After winning approval for the takeover from the Federal Trade Commission (FTC) in late June and two regulatory bodies apiece in Nevada and Indiana this month, Eldorado management headed to the Garden State on Wednesday. But DGE has yet to issue a recommendation on the matter to the Casino Control Commission (CCC).
In reflecting on the testimony presented, the division’s concerns, as they relate to the overall uncertainty associated with the transaction, remain,” Deputy Attorney General Tracy Richardson said, according to The Press of Atlantic City.
Testimony is slated to continue Friday, indicating the length of time New Jersey is taking to weigh in on the transaction is lengthy compared to Nevada and Indiana. Last week, the Nevada Gaming Control Board (NGCB) and the Nevada Gaming Commission (NGC) wrapped up proceedings on the deal in a day, while the Indiana Gaming Commission (IGC) and Indiana Horse Racing (IHRC) each need just one meeting to grant the go-ahead.

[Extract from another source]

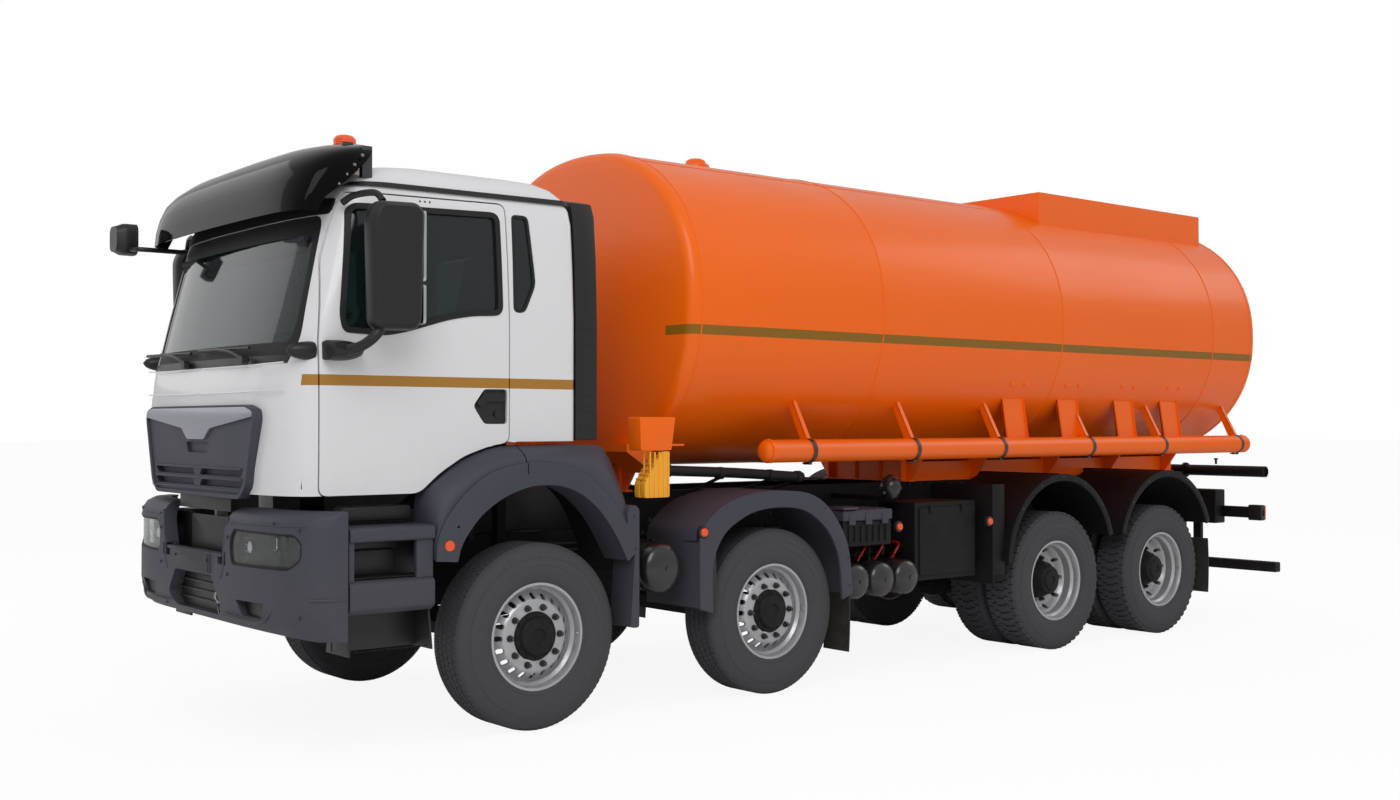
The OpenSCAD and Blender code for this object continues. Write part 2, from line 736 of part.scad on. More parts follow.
// Arm from the cab's floor down to its tilt pin
module tilt_arm() {
    difference() {
        side_slab(tilt_arm_x, tilt_arm_x + tilt_arm_w) {
            translate([tilt_y, tilt_z]) circle(r = 42);
            translate([tilt_y - 25, tilt_z]) square([50, floor_high + 20 - tilt_z]);
        }
        bar_x(tilt_pin_r + running_gap, 0, 500, tilt_y, tilt_z);
    }
}

module cab_shell() {
    color(white) place() both_sides() tilt_arm();
    color(white) place() difference() {
        cab_solid(0);
        cab_inside();
        // under the floor: engine bay and wheel arches
        block([-390, -1430, 1000], [390, 400, floor_high]);
        block([-1200, -680, 1000], [1200, 400, floor_high]);
        block([-1200, -1600, 1000], [1200, 400, floor_low - 4]);
        both_sides() {
            side_slab(cab_half - door_t - 30, 1200) door_outline(door_gap);
            side_slab(900, 1200) quarter_window_outline(0);
        }
        cross_slab(-1600, -1000) windscreen_outline(0);
        // rear window
        cross_slab(100, 400) round_rect([-500, 2350], [500, 2800], 60);
    }
}

module cab_glass() {
    pane = 8;
    color(glass) place() {
        intersection() {
            difference() {
                cab_solid(10);
                cab_solid(10 + pane);
            }
            cross_slab(-1600, -1000) windscreen_outline(-2);
        }
        both_sides() intersection() {
            difference() {
                cab_solid(12);
                cab_solid(12 + pane);
            }
            side_slab(900, 1200) quarter_window_outline(-2);
        }
        cross_slab(cab_rear - 30, cab_rear - 22) round_rect([-498, 2352], [498, 2798], 58);
    }
}

// One door's solid on the left side
module door_solid() {
    difference() {
        intersection() {
            cab_solid(0);
            side_slab(cab_half - door_t - 21, 1200) door_outline(0);
        }
        cab_solid(door_t);
        side_slab(900, 1200) side_window_outline(0);
        block([900, -1400, 1000], [cab_half - door_t, 0, 2100]);
    }
}

module door_handle() {
    side_slab(cab_half - 2, cab_half + 6) polygon([[-375, 1830], [-320, 1915], [-190, 1915],
        [-190, 1745], [-345, 1745]]);
}

module door_hinges() {
    for (z = [1480, 1880]) translate([1120.5, -1294, z]) cylinder(r = 8, h = 60);
}

module door_left() { color(white) place() { door_solid(); door_handle(); door_hinges(); } }
module door_right() {
    color(white) place() mirror([1, 0, 0]) {
        door_solid();
        door_handle();
        door_hinges();
    }
}

module door_pane() {
    intersection() {
        difference() {
            cab_solid(16);
            cab_solid(24);
        }
        side_slab(900, 1200) side_window_outline(-2);
    }
}

module door_glass_left() { color(glass) place() door_pane(); }
module door_glass_right() { color(glass) place() mirror([1, 0, 0]) door_pane(); }

// Mirror head with its arm, lower pod and wide-angle part, all carried by the door
module mirror_assembly() {
    head = [[-1150, 2250], [-1165, 2800], [-1120, 2880], [-900, 2885], [-850, 2840], [-870, 2250],
        [-910, 2215], [-1110, 2215]];
    difference() {
        union() {
            side_slab(1290, 1440) polygon(head);
            // upper and lower arms
            block([1075, -1130, 2905], [1420, -1040, 2945]);
            block([1340, -1110, 2860], [1400, -1050, 2930]);
            cross_slab(-1280, -1100) round_rect([1117, 2060], [1300, 2170], 40);
            block([1290, -1180, 2080], [1400, -1100, 2260]);
        }
        cab_solid(0);
    }
}

module mirror_left() { color(black) place() mirror_assembly(); }
module mirror_right() { color(black) place() mirror([1, 0, 0]) mirror_assembly(); }

module cab_trim() {
    color(black) place() {
        both_sides() {
            // gutter strip over the door
            intersection() {
                side_slab(1000, 1110) polygon([[-1120, 3000], [-1060, 3030], [280, 3040], [280, 3012],
                    [-1050, 3004]]);
                difference() { cab_solid(-12); cab_solid(0); }
            }
            // fixed front end of the mirror's lower pod, beside the door's sweep
            difference() {
                cross_slab(-1460, -1312) round_rect([1010, 2062], [1112, 2165], 40);
                cab_solid(0);
                block([980, -1600, 2000], [1040, -1200, 2200]);
            }
        }
        // corner mirror on its arm at the front right
        difference() {
            union() {
                cross_slab(-1600, -1470) round_rect([-1300, 2790], [-1130, 2990], 50);
                block([-1140, -1540, 2800], [-980, -1500, 2830]);
                block([-1015, -1540, 2795], [-975, -1180, 2833]);
            }
            cab_solid(0);
        }
        // dark fascia on the cab's back edge
        both_sides() cross_slab(cab_rear, cab_rear + 160)
            polygon([[1000, 1640], [1108, 1640], [1108, 2350], [1094, 2700], [1074, 2960], [1040, 3040],
                [960, 3060]]);
    }
}

module grille() {
    color(grey) place() difference() {
        cross_slab(-1530, -1505) polygon([[-700, 1325], [700, 1325], [760, 1420], [810, 1790],
            [700, 1840], [-700, 1840], [-810, 1790], [-760, 1420]]);
        cab_solid(0);
        for (z = [1400, 1440]) cross_slab(-1540, -1500) for (x = [-520, 20])
            translate([x, z]) square([500, 22]);
    }
}

module sun_visor() {
    // [y, z] across the middle: tips beside the windscreen's top, then up over the roof's front edge
    outer = [[-1440, 2840], [-1425, 3010], [-1340, 3150], [-1180, 3260], [-960, 3315]];
    t = 14;
    inner = [[-960, 3315 - t], [-1174, 3260 - t * 1.2], [-1328, 3144], [-1411, 3006], [-1426, 2840]];
    color(black) place() {
        intersection() {
            side_slab(-1060, 1060) polygon(concat(outer, inner));
            translate([0, 0, 2700]) linear_extrude(800) polygon([[-1060, -800], [-1060, -1300],
                [-1000, -1380], [-800, -1440], [800, -1440], [1000, -1380], [1060, -1300], [1060, -800]]);
        }
        // posts that stand it off the roof
        both_sides() difference() {
            for (x = [300, 860]) block([x, -1060, 3080], [x + 30, -1000, 3300]);
            cab_solid(0);
        }
    }
}

module beacon() {
    color([0.9, 0.35, 0.1]) place() difference() {
        translate([520, -880, 0]) {
            translate([0, 0, 3150]) cylinder(r = 75, h = 120);
            translate([0, 0, 3269]) cylinder(r = 62, h = 100);
        }
        cab_solid(0);
    }
}

module dashboard() {
    color(black) place() intersection() {
        side_slab(-1006, 1006) polygon([[-1395, 1900], [-1395, 2120], [-1280, 2140], [-1010, 2100],
            [-990, 1960], [-1120, 1860]]);
        cab_solid(door_t + 4);
    }
}

module steering_wheel() {
    color(black) place() translate([560, -860, 2110]) rotate([-28, 0, 0]) {
        rotate_extrude() translate([222, 0]) circle(r = 17, $fn = 24);
        translate([0, 0, -40]) cylinder(r = 70, h = 45);
        for (a = [0, 120, 240]) rotate([0, 0, a + 90]) translate([50, -16, -12]) cube([165, 32, 14]);
        translate([0, 0, -190]) cylinder(r = 32, h = 160);
    }
}

module seats() {
    color(black) place() both_sides() translate([560, 0, 0]) {
        block([-230, -560, 1700], [230, -120, 1960]);
        block([-250, -620, 1955], [250, -110, 2080]);
        side_slab(-240, 240) polygon([[-130, 2040], [-10, 2040], [110, 2760], [20, 2775]]);
        side_slab(-140, 140) polygon([[20, 2740], [110, 2740], [125, 2900], [50, 2905]]);
    }
}

frame();
springs();
front_axles();
rear_axles();
engine();
bumper();
headlamps();
entry_steps();
mudguards_front();
mudguards_second();
mudguards_rear();
battery_box();
air_tanks();
fuel_tank();
exhaust_box();
tank();
tank_supports();
tank_coaming();
hose_tubes();
discharge_pipe();
rear_bars();
wheel_chocks();
ladder();
cab_shell();
cab_glass();
cab_trim();
grille();
sun_visor();
beacon();
dashboard();
steering_wheel();
seats();
door_left();
door_right();
door_glass_left();
door_glass_right();
mirror_left();
mirror_right();
manhole_lid();
knuckle(0, 1);  // knuckle_1_left
knuckle(0, -1);  // knuckle_1_right
knuckle(1, 1);  // knuckle_2_left
knuckle(1, -1);  // knuckle_2_right
front_rim(0, 1);  // rim_1_left
front_rim(0, -1);  // rim_1_right
front_rim(1, 1);  // rim_2_left
front_rim(1, -1);  // rim_2_right
twin_rim(2, 1);  // rim_3_left
twin_rim(2, -1);  // rim_3_right
twin_rim(3, 1);  // rim_4_left
twin_rim(3, -1);  // rim_4_right
front_tyre(0, 1);  // tyre_1_left
front_tyre(0, -1);  // tyre_1_right
front_tyre(1, 1);  // tyre_2_left
front_tyre(1, -1);  // tyre_2_right
twin_tyre(2, 1);  // tyre_3_left
twin_tyre(2, -1);  // tyre_3_right
twin_tyre(3, 1);  // tyre_4_left
twin_tyre(3, -1);  // tyre_4_right
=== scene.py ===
"""A four-axle tanker truck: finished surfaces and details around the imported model.

The front of the truck faces -Y, its left side is +X, and the ground is Z = 0. Lengths are metres.
Places along the truck are written from the first axle and moved by ``Plan.y``.
"""

import logging
import math
from dataclasses import dataclass, field
from enum import Enum
from typing import Callable, Iterable, Sequence

import bmesh
import bpy
from mathutils import Matrix, Vector


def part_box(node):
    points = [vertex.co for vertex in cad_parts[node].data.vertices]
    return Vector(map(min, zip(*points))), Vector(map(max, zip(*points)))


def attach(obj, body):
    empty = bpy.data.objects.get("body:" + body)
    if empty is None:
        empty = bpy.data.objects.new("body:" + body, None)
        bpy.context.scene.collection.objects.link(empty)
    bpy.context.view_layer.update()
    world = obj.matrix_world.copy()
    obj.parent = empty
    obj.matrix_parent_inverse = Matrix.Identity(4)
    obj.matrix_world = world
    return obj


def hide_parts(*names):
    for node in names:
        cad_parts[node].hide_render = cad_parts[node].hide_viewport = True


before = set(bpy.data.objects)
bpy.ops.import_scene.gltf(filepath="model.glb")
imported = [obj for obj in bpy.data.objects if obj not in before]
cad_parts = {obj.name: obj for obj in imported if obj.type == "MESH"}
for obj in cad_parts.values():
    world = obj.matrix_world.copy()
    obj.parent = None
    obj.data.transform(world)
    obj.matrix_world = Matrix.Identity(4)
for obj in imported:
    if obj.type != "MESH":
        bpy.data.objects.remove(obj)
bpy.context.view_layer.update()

LOG = logging.getLogger("truck")
Point2 = tuple[float, float]
Point3 = tuple[float, float, float]
SIDES: dict[str, int] = {"left": 1, "right": -1}


# ---------------------------------------------------------------- colours and nodes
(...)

New Jersey DGE is waiting for testimony to conclude before issuing a recommendation to the CCC.
Acceptable Conditions
In Wednesday testimony before the CCC, Eldorado CEO Tom Reeg said conditions set forth in a DGE report are acceptable to his company. Those include releasing of deed controls on three old Caesars assets in Atlantic City – Showboat Hotel Atlantic City, The Claridge hotel, and the former Atlantic Club Casino Hotel.
Reeg also told regulators a $400 million account has been created, funds from which will be spent over three years to revamp ERI’s Tropicana, Caesars Palace, and Harrah’s on the Boardwalk. If the $25 million sale of Bally’s to Twin River Worldwide Holdings (NYSE:TRWH) is scrapped for some reason, ERI will add another $125 million to that account.
The odds are long that the Bally’s deal will collapse, because the FTC already signed off on TRWH as a financially suitable buyer of other ERI assets that were central to winning federal approval for the Caesars takeover.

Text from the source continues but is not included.